> [PROBLEM STATEMENT]: Return every line of the material exactly.
* Begin DATA BLOCK *
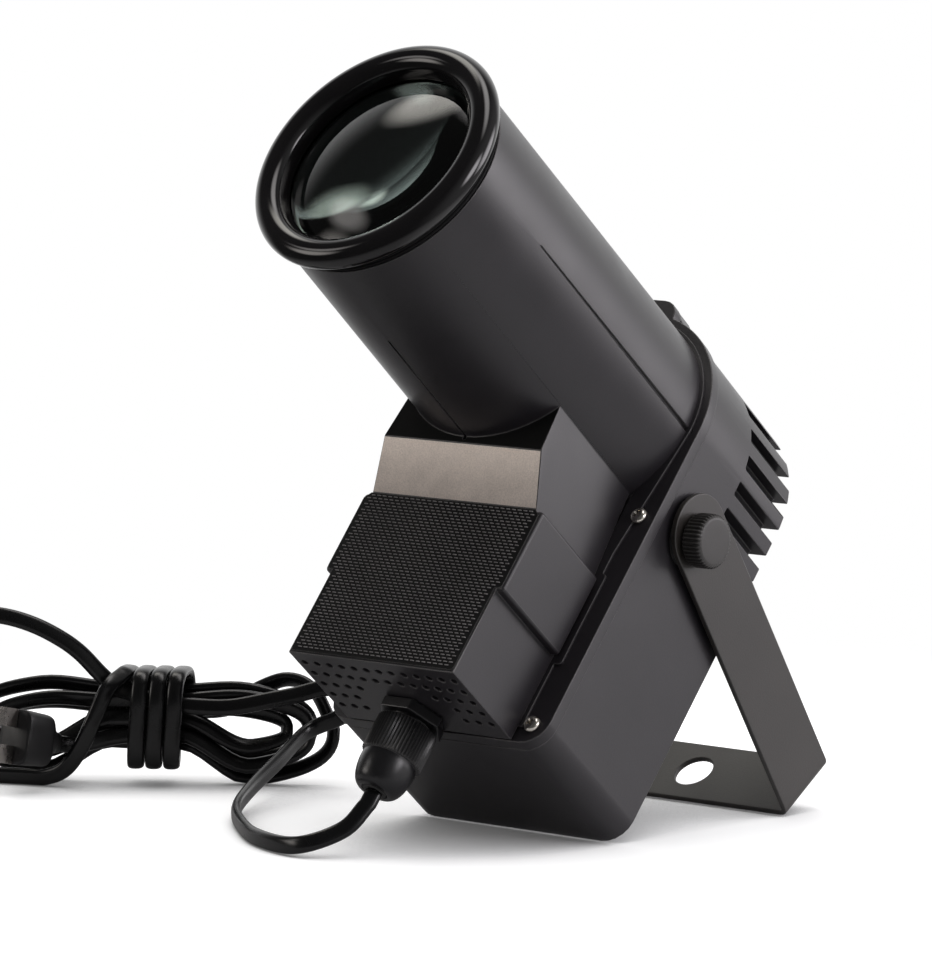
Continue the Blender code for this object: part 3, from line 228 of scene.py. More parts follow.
# Flange screws: across, height and turn of the cross
SCREW_PLACES = {
    "right_middle": (0.0398, -0.0350, 24.0),
    "left_middle": (-0.0398, -0.0350, 71.0),
    "right_bottom": (0.0396, -0.1175, 52.0),
    "left_bottom": (-0.0396, -0.1175, 8.0),
    "top": (0.0, 0.0455, 37.0),
}
SCREW_PROFILE = [
    (0.0, -0.0022), (0.0012, -0.00216), (0.0020, -0.00198), (0.0026, -0.0016), (0.0029, -0.0011),
    (0.0030, -0.0006), (0.0030, -0.0003), (0.0015, -0.0003), (0.0015, 0.0090), (0.0, 0.0100),
]
SCREW_SIDES = 40
# The cross recess at its rim and floor: height, half length and half width of an arm
SCREW_RECESS = ((-0.0027, 0.0017, 0.00036), (-0.0010, 0.0007, 0.00022))

# Thumb knob: radius at its teeth and between them, and distance from its inner face
KNOB_BASE = 0.0489
KNOB_TEETH = 40
KNOB_ROWS = [
    (0.0032, 0.0032, 0.0050), (0.0032, 0.0032, 0.0), (0.0074, 0.0074, 0.0), (0.0084, 0.0080, 0.0004),
    (0.0091, 0.0084, 0.0012), (0.0091, 0.0084, 0.0066), (0.0086, 0.0082, 0.0073), (0.0078, 0.0078, 0.0077),
    (0.0072, 0.0072, 0.0078), (0.0040, 0.0040, 0.0078), (0.0012, 0.0012, 0.0078),
]

# Gland nut: radius, height and rib height down its grip, round its dome and up inside its mouth
NUT_RIBS = 54
NUT_GRIP = [
    (0.0079, -0.1299, 0.0), (0.0095, -0.1299, 0.0), (0.0101, -0.1304, 0.0003), (0.0101, -0.1424, 0.0003),
    (0.0097, -0.1431, 0.0), (0.0093, -0.1434, 0.0), (0.0094, -0.1440, 0.0),
]
NUT_DOME_TOP = -0.1448
NUT_DOME_DEPTH = 0.0102
NUT_DOME_REACH = 0.0049
NUT_DOME_FULLNESS = 0.8
NUT_DOME_STEPS = 12
NUT_MOUTH_RADIUS = 0.0046
NUT_INSIDE = [(0.0043, -0.1545, 0.0), (0.0043, -0.1520, 0.0), (0.0079, -0.1440, 0.0)]

# Materials: how wide the painted edge highlight is, and how far the normals agree where it starts and where
# it is full
EDGE_HIGHLIGHT_WIDTH = 0.00045
EDGE_HIGHLIGHT_TURN = (0.985, 0.90)
EDGE_HIGHLIGHT_PATCHES = (0.3, 0.6, 0.45)
GLOSS_PATCHES = (0.3, 0.7)
GLOSS_SPREAD = 0.04
TONE_PATCHES = (0.7, 1.3)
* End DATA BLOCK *
> [WORKED SOLUTION]:
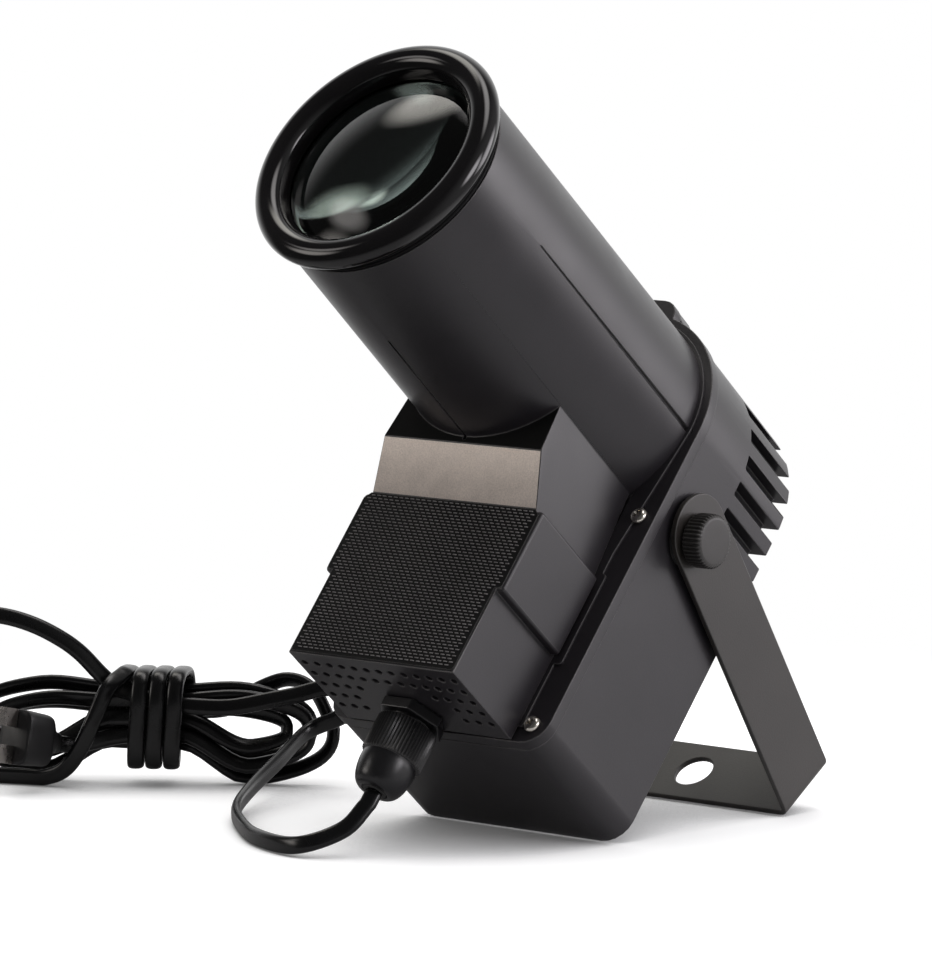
Continue the Blender code for this object: part 3, from line 228 of scene.py. More parts follow.
# Flange screws: across, height and turn of the cross
SCREW_PLACES = {
    "right_middle": (0.0398, -0.0350, 24.0),
    "left_middle": (-0.0398, -0.0350, 71.0),
    "right_bottom": (0.0396, -0.1175, 52.0),
    "left_bottom": (-0.0396, -0.1175, 8.0),
    "top": (0.0, 0.0455, 37.0),
}
SCREW_PROFILE = [
    (0.0, -0.0022), (0.0012, -0.00216), (0.0020, -0.00198), (0.0026, -0.0016), (0.0029, -0.0011),
    (0.0030, -0.0006), (0.0030, -0.0003), (0.0015, -0.0003), (0.0015, 0.0090), (0.0, 0.0100),
]
SCREW_SIDES = 40
# The cross recess at its rim and floor: height, half length and half width of an arm
SCREW_RECESS = ((-0.0027, 0.0017, 0.00036), (-0.0010, 0.0007, 0.00022))

# Thumb knob: radius at its teeth and between them, and distance from its inner face
KNOB_BASE = 0.0489
KNOB_TEETH = 40
KNOB_ROWS = [
    (0.0032, 0.0032, 0.0050), (0.0032, 0.0032, 0.0), (0.0074, 0.0074, 0.0), (0.0084, 0.0080, 0.0004),
    (0.0091, 0.0084, 0.0012), (0.0091, 0.0084, 0.0066), (0.0086, 0.0082, 0.0073), (0.0078, 0.0078, 0.0077),
    (0.0072, 0.0072, 0.0078), (0.0040, 0.0040, 0.0078), (0.0012, 0.0012, 0.0078),
]

# Gland nut: radius, height and rib height down its grip, round its dome and up inside its mouth
NUT_RIBS = 54
NUT_GRIP = [
    (0.0079, -0.1299, 0.0), (0.0095, -0.1299, 0.0), (0.0101, -0.1304, 0.0003), (0.0101, -0.1424, 0.0003),
    (0.0097, -0.1431, 0.0), (0.0093, -0.1434, 0.0), (0.0094, -0.1440, 0.0),
]
NUT_DOME_TOP = -0.1448
NUT_DOME_DEPTH = 0.0102
NUT_DOME_REACH = 0.0049
NUT_DOME_FULLNESS = 0.8
NUT_DOME_STEPS = 12
NUT_MOUTH_RADIUS = 0.0046
NUT_INSIDE = [(0.0043, -0.1545, 0.0), (0.0043, -0.1520, 0.0), (0.0079, -0.1440, 0.0)]

# Materials: how wide the painted edge highlight is, and how far the normals agree where it starts and where
# it is full
EDGE_HIGHLIGHT_WIDTH = 0.00045
EDGE_HIGHLIGHT_TURN = (0.985, 0.90)
EDGE_HIGHLIGHT_PATCHES = (0.3, 0.6, 0.45)
GLOSS_PATCHES = (0.3, 0.7)
GLOSS_SPREAD = 0.04
TONE_PATCHES = (0.7, 1.3)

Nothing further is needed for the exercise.